DAVID KORESH, who died in the fire that engulfed the Branch Davidian compound in Waco, Texas, on Monday - survivors' accounts indicate that he was caught in the fire, although it now appears his body may never be identified - presents the almost classic case of a doomsday prophet in a culture that produces them with catastrophic regularity.

His most obvious predecessor is the Rev Jim Jones, leader of the People's Temple, who persuaded his 900 followers to commit suicide along with him by drinking Cool-Aid laced with cyanide in Guyana in 1978. But Koresh's pedigree includes more respected figures, such as Joseph Smith, the founder of Mormonism, who headed the polygamous 'cult' based at Nauvoo, Illinois, until his murder while in the custody of the state militia in 1844, and William Miller, the Baptist preacher who initiated the Adventist tradition to which Koresh's group, the Branch Davidians, distantly belonged.

The Adventist or Premillennialist beliefs in a literal Second Coming preceded by the apocalyptic events described in the Book of Revelation was condemned by church fathers including St Augustine and Origen and never became part of mainstream Christianity in Europe. Banished to America, they found fertile soil in a culture where religious freedom is absolute and extreme individualism flourishes alongside chronic economic and social insecurity. According to recent polls 62 per cent of Americans have 'no doubts' that Jesus will come to earth again; 40 per cent accept the Bible as the literal word of God and around 8 million Americans are firmly committed to the 'premillennialist' scenario outlined in the Book of Revelation. With Dallas, Los Angeles and Oklahoma city having the heaviest concentration of prophecy devotees, it is no surprise to find that Koresh was active in two of these areas.

Vernon Howell, to give him his original name, was born in 1959 in Houston. His 15-year-old mother, Bonnie Clark, worked in a nursing home, his father, Bobbie Howell, aged 20, was a carpenter. The couple - who were never married - split up when Vernon was two. His mother eventually married and moved to Garland, a suburb of Dallas. According to his maternal grandmother, Vernon did not get on well with his stepfather, Roy Haldeman. He evidently found solace in the Bible, and it became part of the mythology surrounding him that he had memorised the New Testament by the time he was 12. According to his mother he would 'go out in the barn and pray for hours'.

'I've seen him sitting by his bed, on his knees for hours, crying and praying,' she is quoted as saying. 'Vernon was always a good boy.' Similar stories of religious precocity and adolescent fervour are told of Joseph Smith.
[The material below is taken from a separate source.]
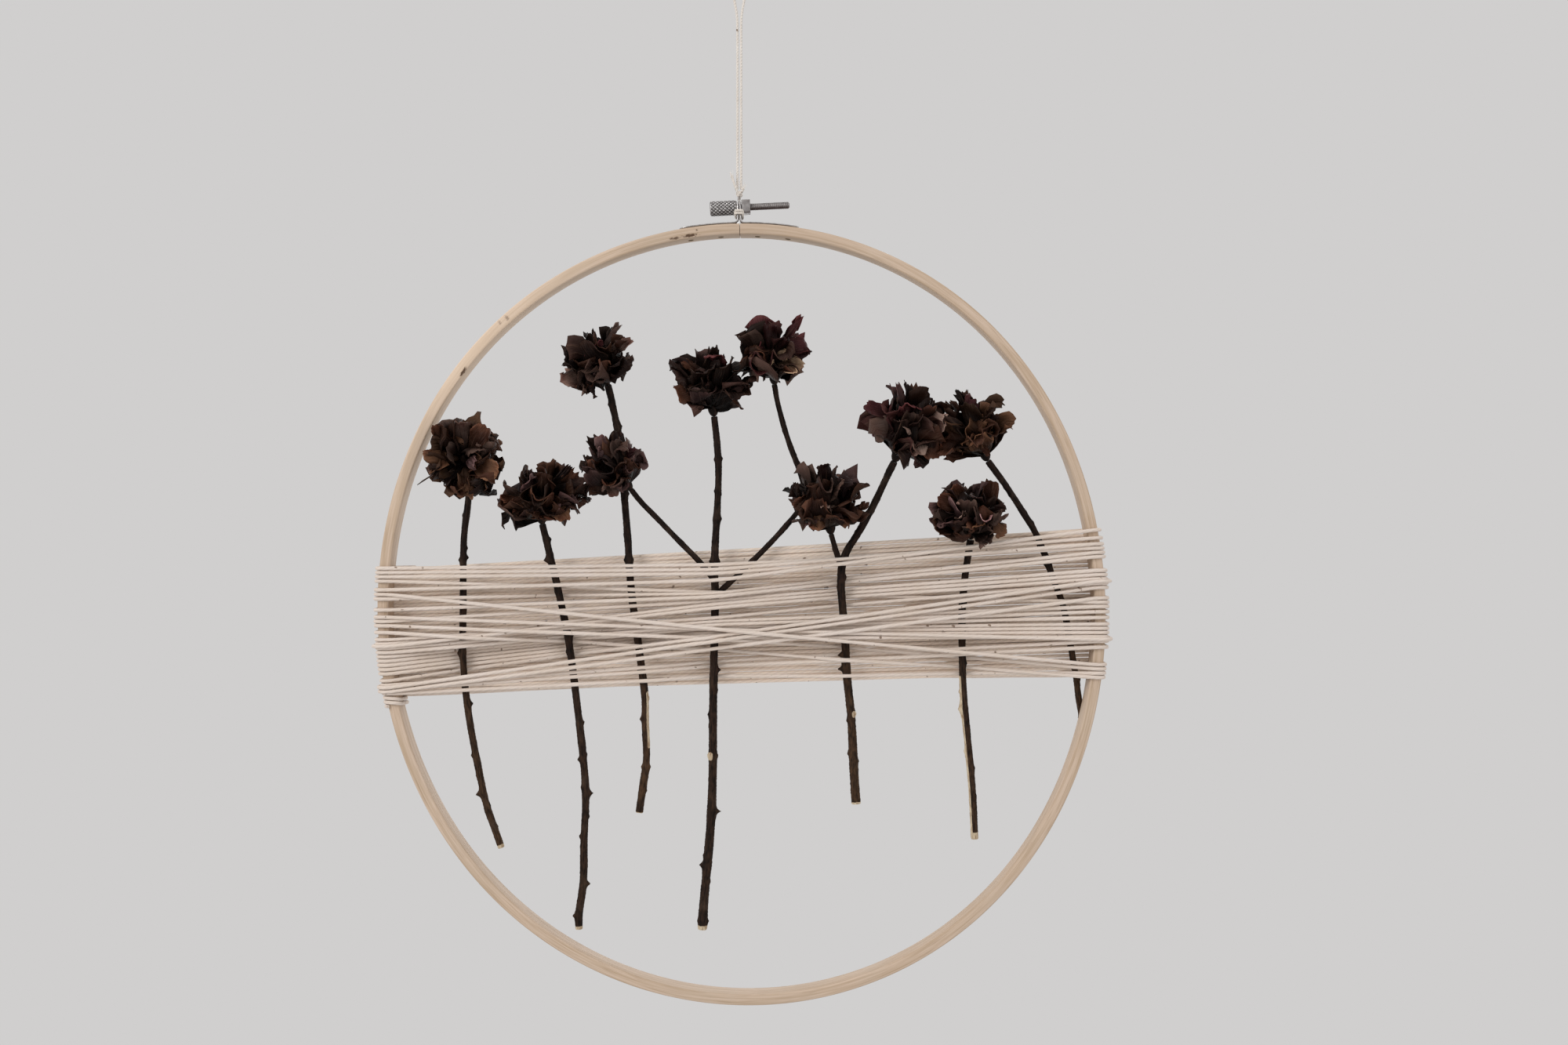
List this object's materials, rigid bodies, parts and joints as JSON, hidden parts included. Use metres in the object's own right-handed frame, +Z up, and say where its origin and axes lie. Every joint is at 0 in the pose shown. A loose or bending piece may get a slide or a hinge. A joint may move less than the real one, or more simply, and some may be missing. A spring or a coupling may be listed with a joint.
{
  "type": "yarn-wound embroidery hoop wall hanging with dried roses",
  "caption": "Oval wooden embroidery hoop wound across its middle with cream yarn that holds dark twigs and dried roses, hung on a doubled string.",
  "frame": {"origin": "the inner top of the hanging loop, where a nail or hook carries it", "axes": "+Z up, -Y out of the hoop's front towards the viewer, +X to the viewer's right"},
  "size_m": [0.2967, 0.036, 0.4116],
  "materials": {
    "pale_wood": "bare pale bentwood with fine grain, slightly soiled",
    "steel": "dull grey plated steel",
    "cream_cotton": "matt plied cotton yarn with light fuzz",
    "dark_bark": "dry dark brown bark, stripped pale in places",
    "dried_petals": "crumpled dry petals, brown, mauve and maroon"
  },
  "bodies": {
    "hanging": {"hoop_ring": "pale_wood", "bracket_left": "steel", "bracket_right": "steel", "screw_nut": "steel", "yarn_winding": "cream_cotton", "stem_1": "dark_bark", "stem_2": "dark_bark", "stem_3": "dark_bark", "stem_4": "dark_bark", "stem_5": "dark_bark", "stem_6": "dark_bark", "stem_7": "dark_bark", "flower_1": "dried_petals", "flower_2": "dried_petals", "flower_3": "dried_petals", "flower_4": "dried_petals", "flower_5": "dried_petals", "flower_6": "dried_petals", "flower_7": "dried_petals", "flower_8": "dried_petals", "flower_9": "dried_petals", "flower_10": "dried_petals", "hanging_string": "cream_cotton", "hanging_knot": "cream_cotton"},
    "screw": {"thumb_screw": "steel"}
  },
  "joints": [
    {"name": "thumb_screw_turn", "type": "hinge", "parent": "hanging", "child": "screw", "pos_m": [0, 0, -0.0908], "axis": [0.9988, 0, 0.048], "continuous": true}
  ]
}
Howell never completed high school, dropping out in 1977 when he was 17. The only impression he made was as a member of the high school band. A musician of some talent, he would eventually woo his followers with the help of a guitar. In 1979, at the age of 20, he was formally baptised as a Seventh Day Adventist. Two years later he was expelled, according to elders, for his style of Biblical interpretation and for being 'a bad influence on the young'. He drifted to Hollywood, where he married the 14-year-old Rachel Jones, with whom he would have two children, Cyrus, now 7 and Star, 5 - both of whom are presumed to have perished.

In 1981 he joined the Branch Davidians, an offshoot of the Seventh Day Adventists based at Mount Carmel, a group of clapboard houses on farmland outside Waco. His first job was to work as a handyman for the group's leader, Lois Roden, who was in her sixties. According to some accounts, Howell became Lois Roden's lover and was soon involved in a macabre power-struggle with her son George, who dug up a body from the local cemetery and challenged Howell to prove his Messianic claims by bringing it back to life. Howell promptly reported George to the police. When the sheriff demanded proof, Howell and seven men tried to steal the body in a pre-dawn military-style raid. After the shoot-out that followed Howell and his associates were arrested and charged with attempted murder, but were never convicted, in part because George Roden was by then serving a six-month sentence for harassing the courts.

Once in charge of the Branch Davidians, Howell, who renamed himself David Koresh, began showing increasing signs of megalomania, identifying himself with Christ - though not the 'gentle Jesus' of the New Testament, rather the vengeful Messiah symbolised by the Lamb of God in the Book of Revelation. Like other charismatic leaders - including Joseph Smith and the Rev Jim Jones - he evidently considered it his right to sleep with any or all of the women in the group, including, apparently, under-age girls. The regime became increasingly repressive with 'boot-camp' style military training at 5.30am, lengthy sessions of Bible study and corporal punishment meted out to children who acted disobediently.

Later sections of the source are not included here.